Black individuals comprise only 4.3 per cent of the Canadian population, yet the rate of homicide victims who identify as Black is four times higher than the rate for non-racialized individuals. In Toronto, the homicide victim rate is nearly 10 times higher for Black males. The situation is similar in the U.S., where research suggests that every Black American will experience the homicide of a loved one at least twice in their lifetime.

While there are some gaps in the race-based homicide data in Canada and most countries, the paper cites ample evidence for the sustained prevalence of homicide grief in Black communities.

"These stark statistics tell part of the story, but they don't account for all those left behind," says Sharpe. "It's estimated that every homicide victim has at least seven to 10 surviving family members or friends grieving their death."

The paper explores the impact of cumulative and constant exposure to death through personal experiences of the murder of family and friends, but also through frequent viewing of Black homicide in the media. "The frequency of homicide in Black communities creates a constant, pervasive threat to physical, mental and spiritual wellbeing and impedes grief recovery," says Sharpe.

In advocating for a public health approach to this issue, she points to the increased recognition of anti-Black racism in the North American context. Canada is developing a Black Justice Strategy to respond to the systemic discrimination that has led to the overrepresentation of Black people in the criminal justice system, including as victims of crime, while the U.S. Surgeon General recently declared gun violence a national public health crisis, noting the disproportionate impact of this violence on Black Americans.

Sharpe is an advisory committee member of the U.S.-based Black & Brown Collective, a group of multidisciplinary researchers working to improve the efficacy of research, policy and practice that addresses safety and wellbeing in communities directly affected by violence.

Key Statistics:

Twenty-five studies across the Organization for Economic Corporation and Development (OECD) and non-OECD countries revealed that roughly half of individuals bereaved due to homicide met the diagnostic criteria for prolonged homicide grief disorder.

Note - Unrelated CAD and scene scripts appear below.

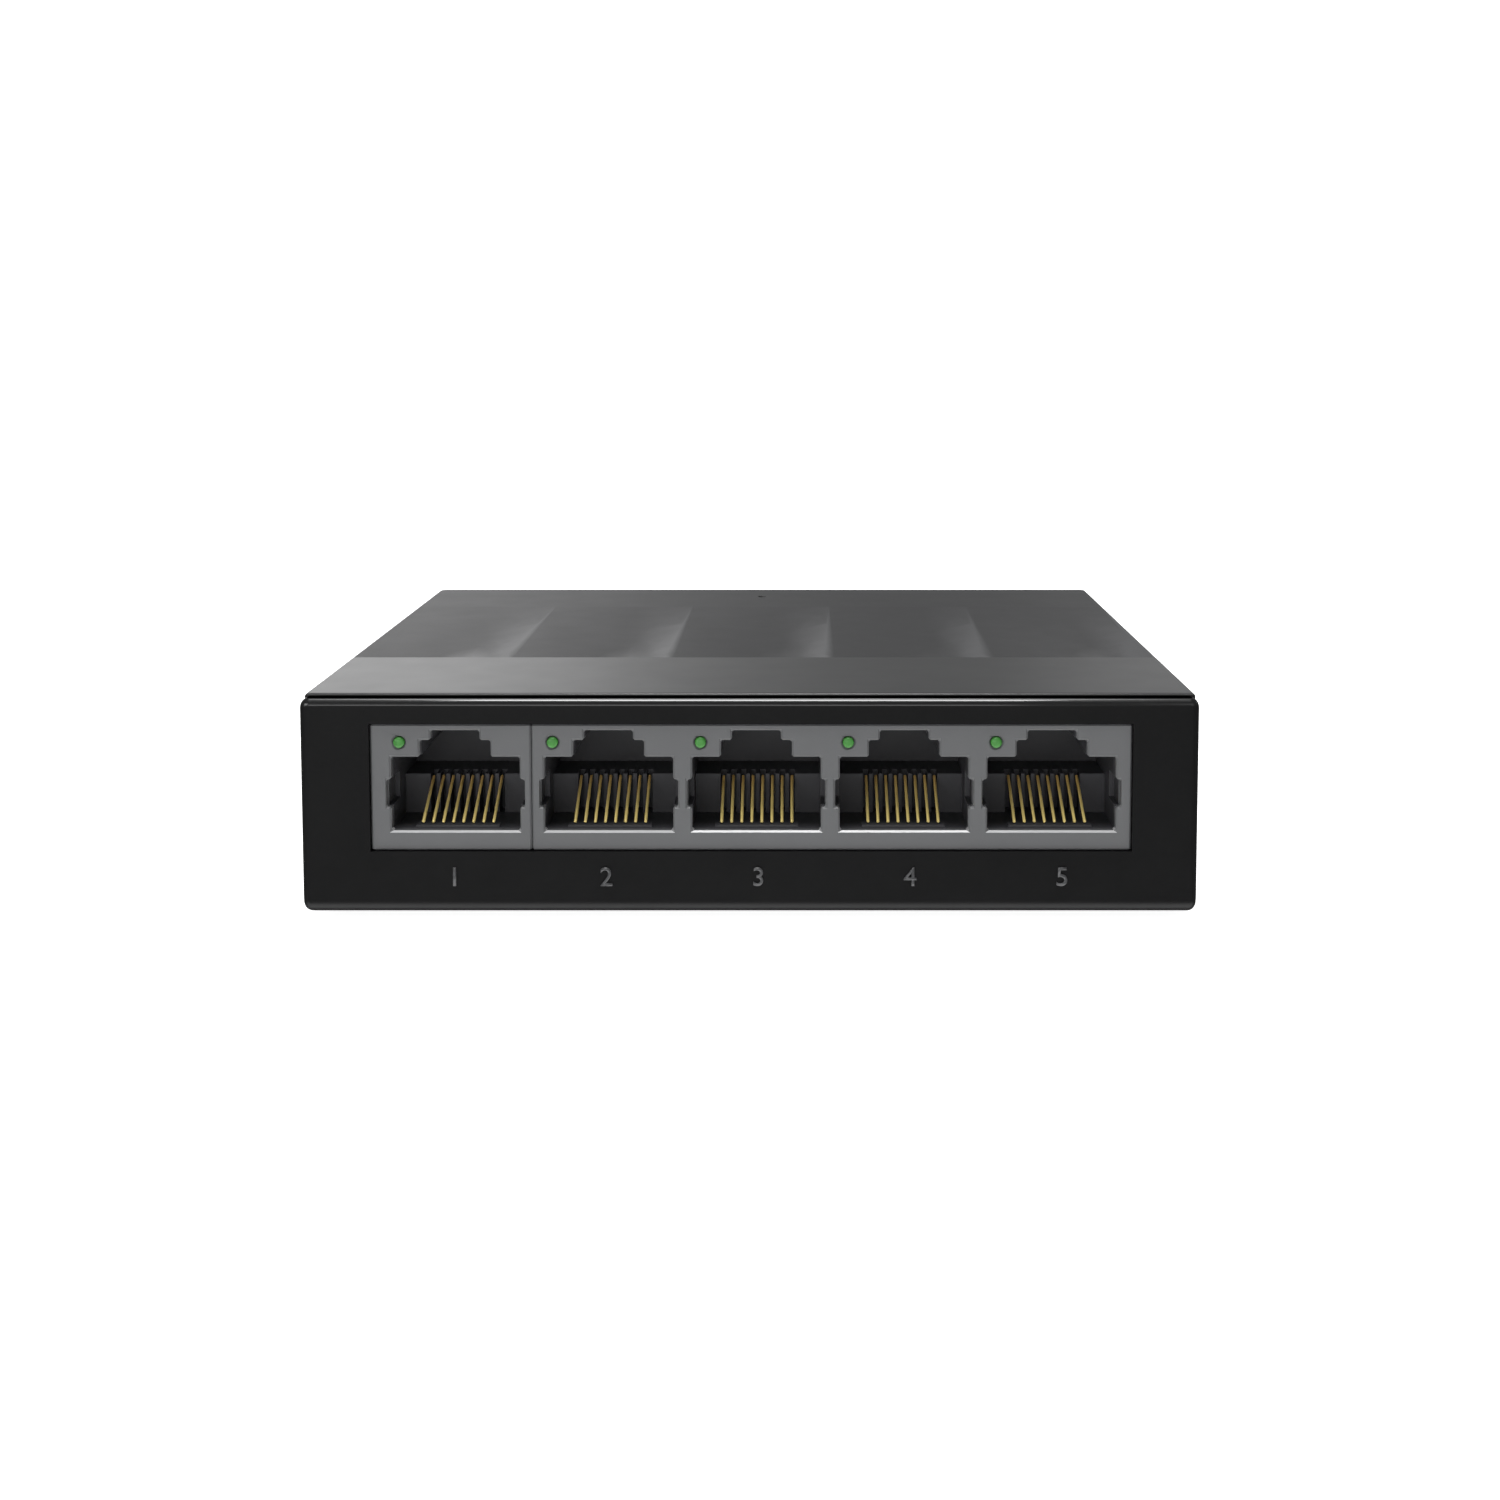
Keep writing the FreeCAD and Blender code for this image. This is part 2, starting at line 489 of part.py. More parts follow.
def make_lid():
    lid = new_body("lid_blank")
    half = "case_width / 2"
    inner = "(case_width / 2 - side_wall)"
    skin = "(case_width / 2 - side_wall + tongue_wall + tongue_gap)"
    outline = sketch_on(lid, "outline", "XY_Plane", PARTING)
    rectangle(outline, (f"-{half}", half), (LID_FRONT, REAR))
    feature(lid, "Pad", outline, "skirt_height")
    rear = size_of(REAR)
    soften(lid, "Fillet", "corner_round", lambda e: upright(e) and abs(e.BoundBox.YMin - rear) < 1e-4)
    soften(lid, "Fillet", "lid_round", lambda e: at_height(e, CASE_TOP))
    # a lowered lip behind the port face makes the dark seam
    lip = sketch_on(lid, "lip", "XZ_Plane", f"-{FRONT} - face_wall - lid_gap")
    rectangle(lip, ("-case_width / 2 + seam_depth", "case_width / 2 - seam_depth"),
              (PARTING, f"{CASE_TOP} - seam_depth"))
    feature(lid, "Pad", lip, "seam_width - lid_gap + 0.2", backwards=True)
    hollow = sketch_on(lid, "hollow", "XZ_Plane", f"-{FRONT}")
    rectangle(hollow, (f"-{inner}", inner), (f"{PARTING} - 1", LID_UNDER))
    feature(lid, "Pocket", hollow, "case_depth - side_wall")
    rebate = sketch_on(lid, "rebate", "XZ_Plane", f"-{FRONT}")
    rectangle(rebate, (f"-{skin}", skin),
              (f"{PARTING} - 1", f"{PARTING} + tongue_height + tongue_gap"))
    feature(lid, "Pocket", rebate, "case_depth - side_wall + tongue_wall + tongue_gap")
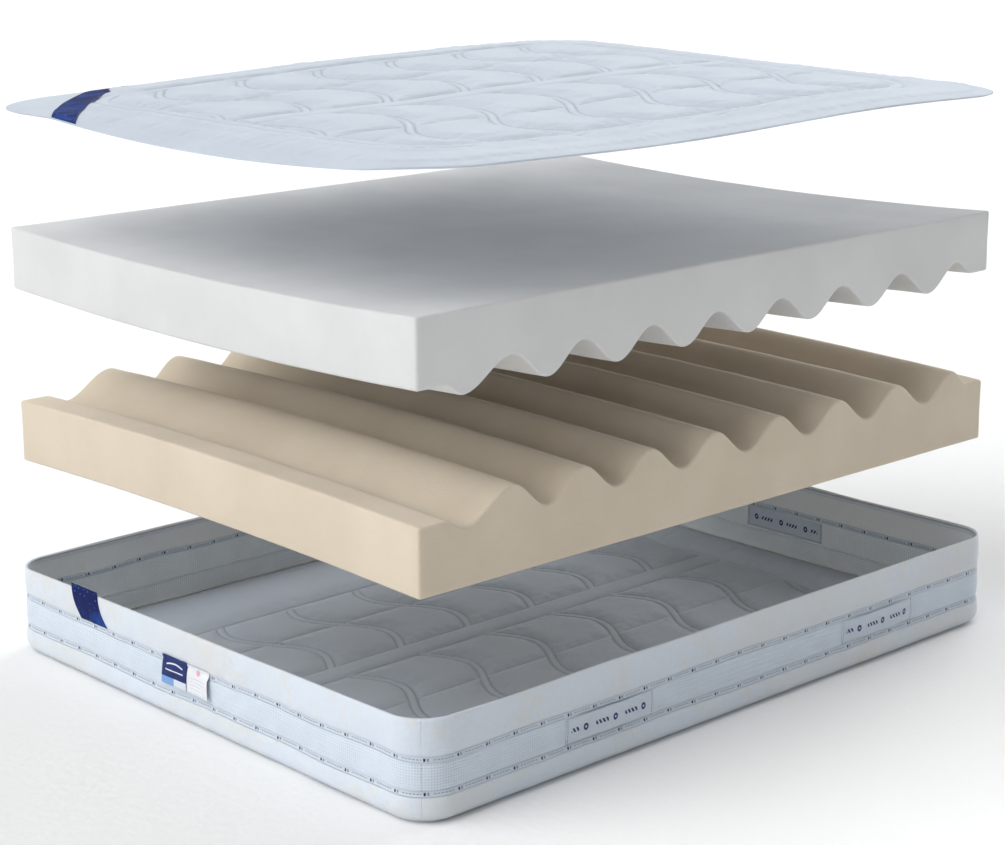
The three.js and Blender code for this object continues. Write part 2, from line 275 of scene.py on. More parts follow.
class Look:
    """A material being made. Its methods add nodes and give back the socket with their result."""

    def __init__(self, name, **values):
        self.material = bpy.data.materials.new(name)
        self.material.use_nodes = True
        self.tree = self.material.node_tree
        self.shader = self.tree.nodes["Principled BSDF"]
        self.shade(**values)

    def put(self, socket, value):
        """Links another node's socket to an input, or sets a number or colour on it."""
        if isinstance(value, bpy.types.NodeSocket):
            self.tree.links.new(value, socket)
        elif socket.type == "RGBA":
            socket.default_value = (*value, 1)
        else:
            socket.default_value = value

    def shade(self, **values):
        """Sets the shader's inputs, named with _ for a space."""
        for name, value in values.items():
            self.put(self.shader.inputs[name.replace("_", " ")], value)

    def node(self, kind, inputs, **settings):
        node = self.tree.nodes.new("ShaderNode" + kind)
        for name, value in settings.items():
            setattr(node, name, value)
        for name, value in inputs.items():
            self.put(node.inputs[name], value)
        return node

    def math(self, operation, a, b=0.0):
        return self.node("Math", {0: a, 1: b}, operation=operation).outputs[0]

    def plus(self, a, b):
        return self.math("ADD", a, b)

    def minus(self, a, b):
        return self.math("SUBTRACT", a, b)

    def times(self, *values):
        """The values' product: of shares, where all of them are 1."""
        product = values[0]
        for value in values[1:]:
            product = self.math("MULTIPLY", product, value)
        return product

    def either(self, *shares):
        """Where any of the shares is 1."""
        largest = shares[0]
        for share in shares[1:]:
            largest = self.math("MAXIMUM", largest, share)
        return largest

    def wave(self, value, period):
        """Sine of the value, with this period."""
        return self.math("SINE", self.times(value, 2 * math.pi / period))

    def fade(self, value, start, end, low=0.0, high=1.0):
        """Goes smoothly from low where value is start to high where it is end."""
        inputs = {"Value": value, "From Min": start, "From Max": end, "To Min": low, "To Max": high}
        return self.node("MapRange", inputs, interpolation_type="SMOOTHSTEP").outputs[0]

    def mark(self, value, centre, width, soft=0.0004):
        """1 where value is within width / 2 of centre, and 0 past soft beyond that."""
        away = self.math("ABSOLUTE", self.minus(value, centre))
        return self.fade(away, width / 2 + soft, width / 2 - soft)

    def every(self, value, period):
        """Where value is in its period, from 0 to period."""
        return self.math("FLOORED_MODULO", value, period)

    def mix(self, share, a, b):
        return self.node("Mix", {0: share, 6: a, 7: b}, data_type="RGBA").outputs[2]

    def place(self):
        """The point on the piece, in metres."""
        return self.node("TexCoord", {}).outputs["Object"]

    def along_across(self):
        """Metres along a band and across it, from the piece's UV layer."""
        split = self.node("SeparateXYZ", {0: self.node("UVMap", {}, uv_map="band").outputs[0]})
        return split.outputs[0], split.outputs[1]

    def noise(self, size, detail=2.0):
        """Cloudy noise from 0 to 1, with blots about size metres across."""
        inputs = {"Vector": self.place(), "Scale": 1 / size, "Detail": detail}
        return self.node("TexNoise", inputs).outputs[0]

    def cells(self, size):
        """Outputs of a pattern of cells about size metres across."""
        return self.node("TexVoronoi", {"Vector": self.place(), "Scale": 1 / size}).outputs

    def bump(self, height, depth, before=None):
        """Roughens the surface by a height from 0 to 1 that stands for depth metres."""
        inputs = {"Height": height, "Distance": depth}
        if before:
            inputs["Normal"] = before
        return self.node("Bump", inputs).outputs[0]

    def weave(self, pitch):
        """Over-and-under threads, from 0 to 1, with one thread for each pitch."""
        split = self.node("SeparateXYZ", {0: self.place()})
        x, y, z = (self.wave(axis, pitch) for axis in split.outputs)
        crossed = self.plus(self.times(x, y), self.times(z, self.plus(x, y)))
        return self.fade(crossed, -1.0, 1.0)


def cloth_bumps(look, pitch, depth=0.0004):
    """A weave, and the slight unevenness of cloth that has been handled."""
    handled = look.bump(look.noise(0.03, 3.0), 0.0016)
    return look.bump(look.weave(pitch), depth, handled)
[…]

It is estimated that every homicide victim has at least 7 to 10 surviving family

members or friends grieving their deaths. These numbers suggest that worldwide, in 2021, there were 4.58 million surviving family members and friends grieving the murder of 464,000 homicide victims – numbers that are expected to continue increasing into 2030.

Research suggests that every Black American will experience the homicide of a loved one at least two times in their lifetime.

In 2020–2021, homicide rates were eight times higher for Black American males and four times higher for Black American females than their white counterparts.

Although Black Americans make up roughly 14% of the U.S. population, they account for more than half of gun homicide victims.

In Canada, Black populations comprise only 4.3% of the Canadian population and yet the rate of homicide victims who identify as Black is four times higher than the rate for non-racialized people.

The homicide victim rate is nearly 10 times higher for Black males in Toronto than for the whole Toronto population.